Benzer şeyleri erkek için de söylemek mümkündür. Erkeğin avreti kadının avretine göre farklı olmakla beraber, avret olan bölgenin örtülmesi, daha dikkat çeker hale getirilmesi olarak uygulanıyorsa yine bir yanlış anlaşılma var demektir.
Resûlullah sallallahu aleyhi ve sellem efendimizin aynen taklit edilmesi kadar güzel bir amel olamaz elbette. Ama biz, dinimizi yaşarken önemliler ve öncelikliler, farzlar-vacipler, haramlar-mekruhlar gibi tasnifler yaparak yaşıyoruz. Bir konunun önemli olmasıyla öncelikli olması aynı görülemez. Allah’ın kullarına emirleri böyle bir tasnife tabi tutulup yaşanmalıdır. En mühim ibadetimiz olan namazı esas alarak konuşacak olursak namaz, her zaman önceliklidir. Sürekli bir numaradır.

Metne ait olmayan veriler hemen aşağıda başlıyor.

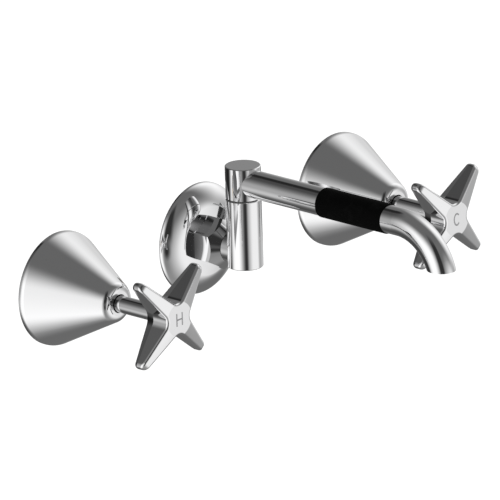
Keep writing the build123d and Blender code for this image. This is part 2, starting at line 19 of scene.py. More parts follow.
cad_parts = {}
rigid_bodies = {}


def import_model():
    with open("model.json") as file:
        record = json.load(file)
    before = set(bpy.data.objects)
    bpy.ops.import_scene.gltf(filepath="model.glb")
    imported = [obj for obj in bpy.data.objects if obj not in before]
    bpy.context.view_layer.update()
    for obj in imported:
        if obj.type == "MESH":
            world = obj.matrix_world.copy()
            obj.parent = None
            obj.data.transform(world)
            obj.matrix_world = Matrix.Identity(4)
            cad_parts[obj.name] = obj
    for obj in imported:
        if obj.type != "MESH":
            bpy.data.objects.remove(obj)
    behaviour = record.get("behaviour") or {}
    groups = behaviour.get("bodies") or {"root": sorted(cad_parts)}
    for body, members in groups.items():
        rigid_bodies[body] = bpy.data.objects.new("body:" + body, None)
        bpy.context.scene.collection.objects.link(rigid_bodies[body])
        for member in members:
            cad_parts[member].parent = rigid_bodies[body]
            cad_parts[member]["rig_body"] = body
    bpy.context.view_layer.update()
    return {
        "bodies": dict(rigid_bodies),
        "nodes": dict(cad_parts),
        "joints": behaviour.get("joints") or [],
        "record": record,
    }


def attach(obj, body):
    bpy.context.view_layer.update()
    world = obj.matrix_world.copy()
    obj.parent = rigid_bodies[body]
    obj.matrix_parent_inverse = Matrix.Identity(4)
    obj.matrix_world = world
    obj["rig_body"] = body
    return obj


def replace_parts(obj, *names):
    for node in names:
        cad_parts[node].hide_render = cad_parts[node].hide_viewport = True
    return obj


LOG = logging.getLogger("tap_set")
MM = 0.001
MICRON = 1e-6
SHARP_EDGE = 32.0       # degrees between two faces, from which their edge stays sharp
WELD = 1e-7             # metres within which two points of one solid are the same
GRID_WELD = 1e-6        # the same for the two sides of a grid that is wrapped round
SEAM_WELD = 2e-6        # the same where such a grid meets the solid that it is set into
RING_REACH = 2e-5       # metres that a facet's corner may stand off its true radius
PLACE_REACH = 1e-6      # metres that it may stand off its true place along the axis
FACES_SIDEWAYS = 0.1    # a normal with less than this along the axis looks sideways
Tone = tuple[float, float, float]
Profile = list[tuple[float, float]]


class Slot(Enum):
    """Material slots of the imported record."""

    CHROME = "chrome"
    BRASS = "brass"
    STAINLESS = "stainless"
    RUBBER = "rubber"
    PTFE = "ptfe"
    FIBRE = "fibre"
    CERAMIC = "ceramic"


class Body(Enum):
    """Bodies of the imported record."""

    WALL_FIXINGS = "wall_fixings"
    SPOUT = "spout"
    HOT_TAP = "hot_tap"
    COLD_TAP = "cold_tap"


class Lathe(Enum):
    """Axes that pieces are turned about: the axis along, and its place on the other two in mm."""

    HOT = ("Y", (-107.0, 0.0))
    COLD = ("Y", (107.0, 0.0))
    OUTLET = ("Y", (0.0, 0.0))
    POST = ("Z", (0.0, -33.8))

    @classmethod
    def of(cls, node: str) -> "Lathe":
        """Axis of a node.

        Args:
            node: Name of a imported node.

        Returns:
            The axis that this node is turned about.
        """
        lead = node.split("_")[0]
        if lead in ("hot", "cold"):
            return cls[lead.upper()]
        return cls.POST if lead in ("swivel", "stem", "spout", "column") else cls.OUTLET


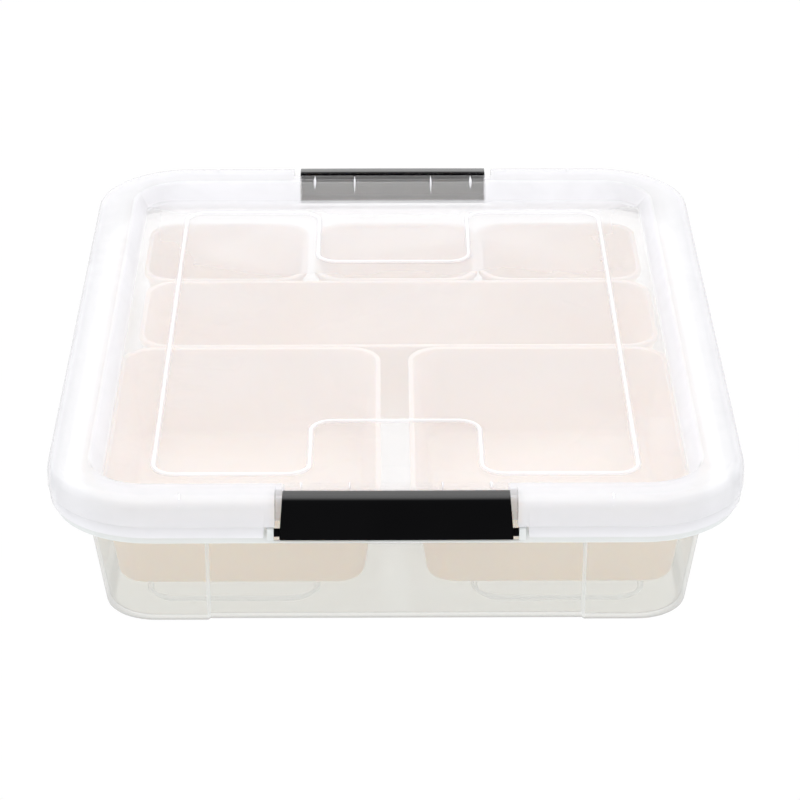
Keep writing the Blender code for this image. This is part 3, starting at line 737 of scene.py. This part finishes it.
def make_clip(name, node, facing, finish):
    """Carries the section along X.  The last stations shrink it a little towards its own middle
    line, which rounds the ends, and the ends are filled flat."""
    sections = clip_sections()
    half_x = np.array([10.0, 30.0, LIP_HALF - 0.3, LIP_HALF + 0.3,
                       CLIP_HALF - 1.0, CLIP_HALF - 0.5, CLIP_HALF - 0.15, CLIP_HALF])
    x = np.concatenate([-half_x[::-1], half_x])
    edge = (CLIP_HALF - np.abs(x))[:, None]
    pull = 0.5 - np.sqrt(np.clip(0.25 - (0.5 - np.minimum(edge, 0.5)) ** 2, 0.0, None))
    section = sections[(np.abs(x) < LIP_HALF).astype(int)]
    forward = np.roll(section, -1, axis=1) - np.roll(section, 1, axis=1)
    inward = unit(np.stack([forward[..., 1], -forward[..., 0]], -1))
    section = section + inward * pull[..., None] * 0.9
    crown = CLIP_CROWN * (x[:, None] / CLIP_HALF) ** 2
    above_pins = np.clip(section[..., 1] - PIVOT[1], 0.0, None) / -PIVOT[1]
    narrow = 1.0 - CLIP_DRAW_IN / CLIP_HALF * above_pins
    grid = np.stack([x[:, None] * narrow, facing * (DEPTH / 2 - section[..., 0] - crown),
                     RIM_TOP + section[..., 1]], -1) * MM
    grid[..., 0] *= -facing
    sheets = [np.swapaxes(grid, 0, 1)]
    fills = [[(0, 0)], [(0, -1)]]
    round_it = np.linspace(0.0, 2 * math.pi, 33)[:-1][:, None]
    along = np.array([PIN_START, PIN_END - 0.4, PIN_END - 0.1, PIN_END])[None]
    radius = np.array([PIN_RADIUS, PIN_RADIUS, PIN_RADIUS - 0.15, PIN_RADIUS - 0.45])[None]
    for side in (-1, 1):
        pin = np.stack([side * along + 0 * round_it,
                        facing * (DEPTH / 2 - PIVOT[0] - radius * np.cos(round_it)),
                        RIM_TOP + PIVOT[1] + radius * np.sin(round_it)], -1) * MM
        sheets.append(pin)
        fills += [[(len(sheets) - 1, 0)], [(len(sheets) - 1, -1)]]
    clip = build_piece(name, sheets, fills, [finish])
    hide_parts(node)
    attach(clip, node)
    return clip


def black_plastic(name):
    """Black polypropylene: a very fine matt grain on the face, and a polished shoulder and top."""
    finish = bpy.data.materials.new(name)
    finish.use_nodes = True
    nodes, links = finish.node_tree.nodes, finish.node_tree.links
    surface = nodes["Principled BSDF"]
    shader_input(surface, "Specular IOR Level", 0.02)
    shader_input(surface, "Coat Roughness", 0.22)
    place = nodes.new("ShaderNodeTexCoord")
    grain = nodes.new("ShaderNodeTexNoise")
    shader_input(grain, "Scale", 1800.0)
    shader_input(grain, "Detail", 3.0)
    cloud = nodes.new("ShaderNodeTexNoise")
    shader_input(cloud, "Scale", 40.0)
    rough = nodes.new("ShaderNodeMapRange")
    shader_input(rough, "To Min", 0.30)
    shader_input(rough, "To Max", 0.42)
    tone = nodes.new("ShaderNodeMix")
    tone.data_type = "RGBA"
    tone.inputs["A"].default_value = DEEP_BLACK
    tone.inputs["B"].default_value = BLACK
    skin = nodes.new("ShaderNodeBump")
    shader_input(skin, "Strength", 0.12)
    shader_input(skin, "Distance", 0.0001)
    height = nodes.new("ShaderNodeSeparateXYZ")
    polish = nodes.new("ShaderNodeMapRange")
    shader_input(polish, "From Min", (RIM_TOP - 1.3) * MM)
    shader_input(polish, "From Max", (RIM_TOP - 0.4) * MM)
    links.new(place.outputs["Object"], grain.inputs["Vector"])
    links.new(place.outputs["Object"], cloud.inputs["Vector"])
    links.new(place.outputs["Object"], height.inputs["Vector"])
    links.new(height.outputs["Z"], polish.inputs["Value"])
    links.new(polish.outputs["Result"], surface.inputs["Coat Weight"])
    links.new(cloud.outputs["Fac"], rough.inputs["Value"])
    links.new(rough.outputs["Result"], surface.inputs["Roughness"])
    links.new(cloud.outputs["Fac"], tone.inputs["Factor"])
    links.new(tone.outputs["Result"], surface.inputs["Base Color"])
    links.new(grain.outputs["Fac"], skin.inputs["Height"])
    links.new(skin.outputs["Normal"], surface.inputs["Normal"])
    return finish


clip_finish = black_plastic("clip_black_plastic")
make_clip("front_latch", "front_clip", -1, clip_finish)
make_clip("rear_latch", "rear_clip", 1, clip_finish)

# ------------------------------------------------------------------ bins
# Six loose bins in milky beige polypropylene, three small, one long and two large.  Their walls
# lean out by 9 degrees and end in a flat rim with a small overhang.

BIN_LEAN = math.tan(math.radians(8.7))
BIN_FLOOR = 1.3
RIM_WIDTH = 2.8
RIM_DROP = 3.0
OVERHANG = 1.6
BIN_CORNER = 17.0
BEIGE = (0.85, 0.745, 0.67, 1.0)
PALE_BEIGE = (0.87, 0.77, 0.695, 1.0)


def bin_section(tall):
    """From the middle of the underside out, up the outside, over the rim and down inside."""
    inner = RIM_WIDTH + (tall - BIN_FLOOR) * BIN_LEAN
    outer = OVERHANG + (tall - RIM_DROP) * BIN_LEAN
    return filleted([
        (outer + 9.5, 0.0, 0), (outer, 0.0, 7.5), (OVERHANG, tall - RIM_DROP, 0.5),
        (0.0, tall - RIM_DROP + 0.1, 0.3), (0.0, tall, 0.8), (RIM_WIDTH, tall, 0.9),
        (inner, BIN_FLOOR, 6.5), (outer + 9.5, BIN_FLOOR, 0)])


def make_bin(node, finish):
    """The section, run round the rounded rectangle of the node's own box."""
    low, high = (np.array(corner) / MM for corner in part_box(node))
    centre, size = (low + high) / 2, high - low
    section = bin_section(size[2])
    inset, height = section[None, :, 0], section[None, :, 1]
    quarter = np.linspace(0.0, math.pi / 2, 11)
    angle = (np.arange(4)[:, None] * math.pi / 2 - math.pi / 2 + quarter).reshape(-1, 1)
    sign_x = np.repeat([1.0, 1.0, -1.0, -1.0], 11)[:, None]
    sign_y = np.repeat([-1.0, 1.0, 1.0, -1.0], 11)[:, None]
    radius = BIN_CORNER - 0.5 * inset
    x = centre[0] + sign_x * (size[0] / 2 - inset - radius) + radius * np.cos(angle)
    y = centre[1] + sign_y * (size[1] / 2 - inset - radius) + radius * np.sin(angle)
    grid = np.stack([x, y, low[2] + height + 0 * x], -1) * MM
    name = node.replace("_bin", "_beige_bin")
    piece = build_piece(name, [grid], [[(0, 0)], [(0, -1)]], [finish])
    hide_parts(node)
    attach(piece, node)
    return piece


def beige_plastic(name):
    """Milky beige polypropylene: light enters a few millimetres and comes out warmer, the skin is
    satin, and the colour is a little uneven."""
    finish = bpy.data.materials.new(name)
    finish.use_nodes = True
    nodes, links = finish.node_tree.nodes, finish.node_tree.links
    surface = nodes["Principled BSDF"]
    shader_input(surface, "Subsurface Weight", 0.6)
    shader_input(surface, "Subsurface Radius", (1.0, 0.7, 0.45))
    shader_input(surface, "Subsurface Scale", 0.004)
    place = nodes.new("ShaderNodeTexCoord")
    cloud = nodes.new("ShaderNodeTexNoise")
    shader_input(cloud, "Scale", 14.0)
    shader_input(cloud, "Detail", 3.0)
    tone = nodes.new("ShaderNodeMix")
    tone.data_type = "RGBA"
    tone.inputs["A"].default_value = BEIGE
    tone.inputs["B"].default_value = PALE_BEIGE
    rough = nodes.new("ShaderNodeMapRange")
    shader_input(rough, "To Min", 0.38)
    shader_input(rough, "To Max", 0.50)
    grain = nodes.new("ShaderNodeTexNoise")
    shader_input(grain, "Scale", 900.0)
    skin = nodes.new("ShaderNodeBump")
    shader_input(skin, "Strength", 0.08)
    shader_input(skin, "Distance", 0.0001)
    links.new(place.outputs["Object"], cloud.inputs["Vector"])
    links.new(place.outputs["Object"], grain.inputs["Vector"])
    links.new(cloud.outputs["Fac"], tone.inputs["Factor"])
    links.new(tone.outputs["Result"], surface.inputs["Base Color"])
    links.new(cloud.outputs["Fac"], rough.inputs["Value"])
    links.new(rough.outputs["Result"], surface.inputs["Roughness"])
    links.new(grain.outputs["Fac"], skin.inputs["Height"])
    links.new(skin.outputs["Normal"], surface.inputs["Normal"])
    return finish


bin_finish = beige_plastic("bin_beige_plastic")
for bin_node in [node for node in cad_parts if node.endswith("_bin")]:
    make_bin(bin_node, bin_finish)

Bu örneklemeden yola çıkarak şunu kaydedebiliriz: Bir kıyafet tesettürü -karşı gözden korunmayı- sağladıktan sonra, şekli üzerindeki ayrıntılarda ele alınan bir kıyafet şeklini namaz düzeyinde bir numaralı konu olarak göremeyiz. Ama tesettürü namaz düzeyinde görürüz. O da önceliklidir ve sürekli bir numaradır. Daha şuurlu ve lezzet veren, iz bırakan bir Müslümanlık için bu kurallara dikkat ederek yaşamamız gerekiyor.